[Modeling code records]
━━━

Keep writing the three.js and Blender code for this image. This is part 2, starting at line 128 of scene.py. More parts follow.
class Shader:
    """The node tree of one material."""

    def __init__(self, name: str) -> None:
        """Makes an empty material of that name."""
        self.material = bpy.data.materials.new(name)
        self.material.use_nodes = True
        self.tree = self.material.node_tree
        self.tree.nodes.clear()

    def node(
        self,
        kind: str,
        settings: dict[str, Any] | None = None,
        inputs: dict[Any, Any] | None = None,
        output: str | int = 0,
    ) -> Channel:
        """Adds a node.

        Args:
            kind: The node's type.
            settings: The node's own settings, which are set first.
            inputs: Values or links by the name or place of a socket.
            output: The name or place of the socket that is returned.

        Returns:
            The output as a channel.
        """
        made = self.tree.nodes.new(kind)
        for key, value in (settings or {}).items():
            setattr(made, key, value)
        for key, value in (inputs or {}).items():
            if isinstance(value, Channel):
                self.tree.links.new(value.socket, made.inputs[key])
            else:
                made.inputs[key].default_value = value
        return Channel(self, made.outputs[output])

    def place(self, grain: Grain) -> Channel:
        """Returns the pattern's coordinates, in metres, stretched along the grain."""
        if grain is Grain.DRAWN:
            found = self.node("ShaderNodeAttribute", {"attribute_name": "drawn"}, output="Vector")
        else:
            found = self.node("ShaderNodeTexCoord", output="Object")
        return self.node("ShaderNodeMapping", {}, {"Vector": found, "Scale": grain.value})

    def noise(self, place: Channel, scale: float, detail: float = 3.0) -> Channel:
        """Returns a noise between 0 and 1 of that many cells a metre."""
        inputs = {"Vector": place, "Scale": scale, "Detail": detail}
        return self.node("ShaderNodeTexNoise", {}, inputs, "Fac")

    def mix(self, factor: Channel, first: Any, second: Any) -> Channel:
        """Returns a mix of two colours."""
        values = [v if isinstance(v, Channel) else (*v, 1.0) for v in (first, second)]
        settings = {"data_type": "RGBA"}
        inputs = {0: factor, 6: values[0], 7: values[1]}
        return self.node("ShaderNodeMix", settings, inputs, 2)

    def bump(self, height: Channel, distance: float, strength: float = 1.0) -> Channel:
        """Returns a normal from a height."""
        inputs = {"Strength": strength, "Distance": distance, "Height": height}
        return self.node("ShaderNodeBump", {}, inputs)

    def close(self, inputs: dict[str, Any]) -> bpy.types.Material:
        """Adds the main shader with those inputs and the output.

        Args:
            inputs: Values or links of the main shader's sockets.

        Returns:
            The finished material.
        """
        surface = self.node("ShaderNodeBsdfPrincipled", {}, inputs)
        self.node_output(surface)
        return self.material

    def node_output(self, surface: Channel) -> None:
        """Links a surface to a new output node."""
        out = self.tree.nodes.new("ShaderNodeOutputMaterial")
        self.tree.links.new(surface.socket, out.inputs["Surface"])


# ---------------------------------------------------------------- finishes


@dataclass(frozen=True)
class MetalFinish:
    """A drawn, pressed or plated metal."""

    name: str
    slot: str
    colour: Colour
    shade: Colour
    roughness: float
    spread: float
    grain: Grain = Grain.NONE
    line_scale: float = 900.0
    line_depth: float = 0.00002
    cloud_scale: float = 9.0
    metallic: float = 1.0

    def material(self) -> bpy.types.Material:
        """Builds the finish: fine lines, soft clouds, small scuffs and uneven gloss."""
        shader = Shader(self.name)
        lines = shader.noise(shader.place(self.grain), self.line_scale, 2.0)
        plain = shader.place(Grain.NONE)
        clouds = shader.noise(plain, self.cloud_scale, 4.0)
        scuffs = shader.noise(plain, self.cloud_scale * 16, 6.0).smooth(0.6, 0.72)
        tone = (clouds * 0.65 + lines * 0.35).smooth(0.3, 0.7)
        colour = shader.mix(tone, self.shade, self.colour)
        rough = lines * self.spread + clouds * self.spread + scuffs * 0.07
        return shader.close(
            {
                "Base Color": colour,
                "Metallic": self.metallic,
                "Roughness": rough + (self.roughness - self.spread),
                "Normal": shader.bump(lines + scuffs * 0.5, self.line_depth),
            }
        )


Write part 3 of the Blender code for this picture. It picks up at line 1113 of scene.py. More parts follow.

━━━

Written exercise: All of the records must be repeated exactly.

Response:
Keep writing the three.js and Blender code for this image. This is part 2, starting at line 128 of scene.py. More parts follow.
class Shader:
    """The node tree of one material."""

    def __init__(self, name: str) -> None:
        """Makes an empty material of that name."""
        self.material = bpy.data.materials.new(name)
        self.material.use_nodes = True
        self.tree = self.material.node_tree
        self.tree.nodes.clear()

    def node(
        self,
        kind: str,
        settings: dict[str, Any] | None = None,
        inputs: dict[Any, Any] | None = None,
        output: str | int = 0,
    ) -> Channel:
        """Adds a node.

        Args:
            kind: The node's type.
            settings: The node's own settings, which are set first.
            inputs: Values or links by the name or place of a socket.
            output: The name or place of the socket that is returned.

        Returns:
            The output as a channel.
        """
        made = self.tree.nodes.new(kind)
        for key, value in (settings or {}).items():
            setattr(made, key, value)
        for key, value in (inputs or {}).items():
            if isinstance(value, Channel):
                self.tree.links.new(value.socket, made.inputs[key])
            else:
                made.inputs[key].default_value = value
        return Channel(self, made.outputs[output])

    def place(self, grain: Grain) -> Channel:
        """Returns the pattern's coordinates, in metres, stretched along the grain."""
        if grain is Grain.DRAWN:
            found = self.node("ShaderNodeAttribute", {"attribute_name": "drawn"}, output="Vector")
        else:
            found = self.node("ShaderNodeTexCoord", output="Object")
        return self.node("ShaderNodeMapping", {}, {"Vector": found, "Scale": grain.value})

    def noise(self, place: Channel, scale: float, detail: float = 3.0) -> Channel:
        """Returns a noise between 0 and 1 of that many cells a metre."""
        inputs = {"Vector": place, "Scale": scale, "Detail": detail}
        return self.node("ShaderNodeTexNoise", {}, inputs, "Fac")

    def mix(self, factor: Channel, first: Any, second: Any) -> Channel:
        """Returns a mix of two colours."""
        values = [v if isinstance(v, Channel) else (*v, 1.0) for v in (first, second)]
        settings = {"data_type": "RGBA"}
        inputs = {0: factor, 6: values[0], 7: values[1]}
        return self.node("ShaderNodeMix", settings, inputs, 2)

    def bump(self, height: Channel, distance: float, strength: float = 1.0) -> Channel:
        """Returns a normal from a height."""
        inputs = {"Strength": strength, "Distance": distance, "Height": height}
        return self.node("ShaderNodeBump", {}, inputs)

    def close(self, inputs: dict[str, Any]) -> bpy.types.Material:
        """Adds the main shader with those inputs and the output.

        Args:
            inputs: Values or links of the main shader's sockets.

        Returns:
            The finished material.
        """
        surface = self.node("ShaderNodeBsdfPrincipled", {}, inputs)
        self.node_output(surface)
        return self.material

    def node_output(self, surface: Channel) -> None:
        """Links a surface to a new output node."""
        out = self.tree.nodes.new("ShaderNodeOutputMaterial")
        self.tree.links.new(surface.socket, out.inputs["Surface"])


# ---------------------------------------------------------------- finishes


@dataclass(frozen=True)
class MetalFinish:
    """A drawn, pressed or plated metal."""

    name: str
    slot: str
    colour: Colour
    shade: Colour
    roughness: float
    spread: float
    grain: Grain = Grain.NONE
    line_scale: float = 900.0
    line_depth: float = 0.00002
    cloud_scale: float = 9.0
    metallic: float = 1.0

    def material(self) -> bpy.types.Material:
        """Builds the finish: fine lines, soft clouds, small scuffs and uneven gloss."""
        shader = Shader(self.name)
        lines = shader.noise(shader.place(self.grain), self.line_scale, 2.0)
        plain = shader.place(Grain.NONE)
        clouds = shader.noise(plain, self.cloud_scale, 4.0)
        scuffs = shader.noise(plain, self.cloud_scale * 16, 6.0).smooth(0.6, 0.72)
        tone = (clouds * 0.65 + lines * 0.35).smooth(0.3, 0.7)
        colour = shader.mix(tone, self.shade, self.colour)
        rough = lines * self.spread + clouds * self.spread + scuffs * 0.07
        return shader.close(
            {
                "Base Color": colour,
                "Metallic": self.metallic,
                "Roughness": rough + (self.roughness - self.spread),
                "Normal": shader.bump(lines + scuffs * 0.5, self.line_depth),
            }
        )


Write part 3 of the Blender code for this picture. It picks up at line 1113 of scene.py. More parts follow.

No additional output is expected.